Today, my phone rang early with an invitation from my friend, Kathleen, to join her in the Public Way of the Cross at the Cathedral. I was still horizontal when she called but I had been awake for half an hour so I agreed to go. The day was overcast and cold, just like Good Friday should be. We arrived to a packed Cathedral and ran into many of the faithful people that we know. A faith community was gathering to show its solidarity for our beliefs. There is always something profound about that.

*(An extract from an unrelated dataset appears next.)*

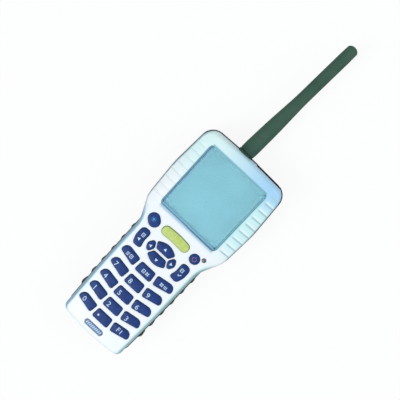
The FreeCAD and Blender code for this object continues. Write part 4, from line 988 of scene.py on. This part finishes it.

Today’s journey took us past the House of Peace which welcomes refugees and women who are trafficked, to the doors of a shopping mall where gangs and drugs create chaos, to the Remand Centre where we were reminded of our own chains that bind us, past the Legislature to pray for our leaders and the upcoming election, and finally to the Hydro Building to serve as a reminder on this Earth Day, how fragile our environment is. Five stops walked in just over an hour probably by a crowd of several hundred faithful. A powerful public display of faith as I coined it during the walk.

As I walked though, I also remembered the very first time I did a PDF like that. I was living in Washington, DC and attending a dynamic parish called St. Augustine, the Mother Church of Black Catholics in the Nation’s Capital. We gathered too on a rainy Good Friday morning and sang such beautiful songs as we stood as a presence in the drug-laden, violence-ridden neighbour. We sang outside crack houses and stood on corners were homicides had occurred. We prayed for the people in the neighbourhood and in the nation. I still see one of the men singing, “Let my people go” and the goose bumps are as real now as they were then. I had never experienced anything like it and the transforming effect remains with me to this day.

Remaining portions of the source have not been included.